Individuals and corporations spend millions of dollars every year on software that sniffs out potentially dangerous bugs in computer programs. And whether the software finds 10 bugs or 100, there is no way determine how many go unnoticed, nor to measure the efficacy of bug-finding tools.
Researchers at New York University Tandon School of Engineering, in collaboration with the MIT Lincoln Laboratory and Northeastern University, are taking an unorthodox approach to tackling this problem: Instead of finding and remediating bugs, they’re adding them by the hundreds of thousands.
Brendan Dolan-Gavitt, an assistant professor of computer science and engineering at NYU Tandon, is a co-creator of LAVA, or Large-Scale Automated Vulnerability Addition, a technique of intentionally adding vulnerabilities to a program’s source code to test the limits of bug-finding tools and ultimately help developers improve them. In experiments using LAVA, they showed that many popular bug finders detect merely 2 percent of vulnerabilities.
A paper detailing the research was presented at the IEEE Symposium on Security and Privacy and was published in the conference proceedings. Technical staff members of the MIT Lincoln Laboratory led the technical research: Patrick Hulin, Tim Leek, Frederick Ulrich, and Ryan Whelan. Collaborators from Northeastern University are Engin Kirda, professor of computer and information science; Wil Robertson, assistant professor of computer and information science; and doctoral student Andrea Mambretti.
Dolan-Gavitt explained that the efficacy of bug-finding programs is based on two metrics: the false positive rate and the false negative rate, both of which are notoriously difficult to calculate. It is not unusual for a program to detect a bug that later proves not to be there — a false positive — and to miss vulnerabilities that are actually present — a false negative. Without knowing the total number of real bugs, there is no way to gauge how well these tools perform.

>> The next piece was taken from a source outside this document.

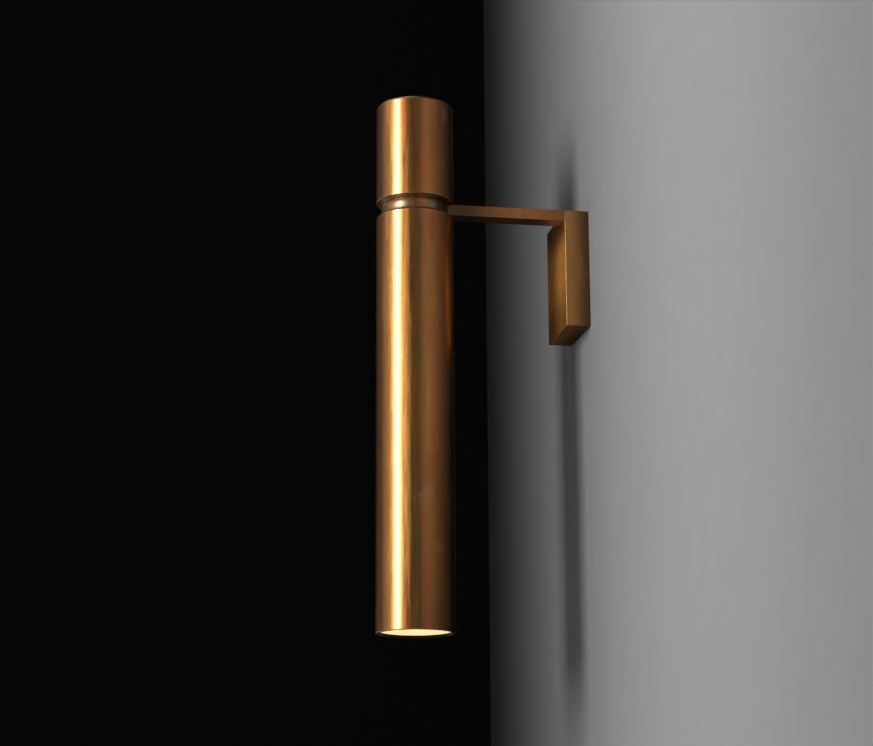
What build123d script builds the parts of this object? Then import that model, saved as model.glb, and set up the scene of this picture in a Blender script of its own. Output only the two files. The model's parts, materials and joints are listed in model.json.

“The only way to evaluate a bug finder is to control the number of bugs in a program, which is exactly what we do with LAVA,” said Dolan-Gavitt. The automated system inserts known quantities of novel vulnerabilities that are synthetic yet possess many of the same attributes as computer bugs in the wild. Dolan-Gavitt and his colleagues dodged the typical five-figure price tag for manual, custom-designed vulnerabilities and instead created an automated system that makes judicious edits in real programs’ source code.
The result: hundreds of thousands of unstudied, highly realistic vulnerabilities that are inexpensive, span the execution lifetime of a program, are embedded in normal control and data flow, and manifest only for a small fraction of inputs lest they shut the entire program down. The researchers had to create novel bugs, and in significant numbers, in order to have a large enough body to study the strengths and shortcomings of bug-finding software. Previously identified vulnerabilities would easily trip current bug finders, skewing the results.
The team tested existing bug-finding software and found that just 2 percent of bugs created by LAVA were detected. Dolan-Gavitt explained that automated bug identification is an extremely complex task that developers are constantly improving. The researchers will share their results to assist these efforts.
Additionally, the team is planning to launch an open competition this summer to allow developers and other researchers to request a LAVA-bugged version of a piece of software, attempt to find the bugs, and receive a score based on their accuracy.
“There has never been a performance benchmark at this scale in this area, and now we have one,” Dolan-Gavitt said. “Developers can compete for bragging rights on who has the highest success rate in bug-finding, and the programs that will come out of the process could be stronger.”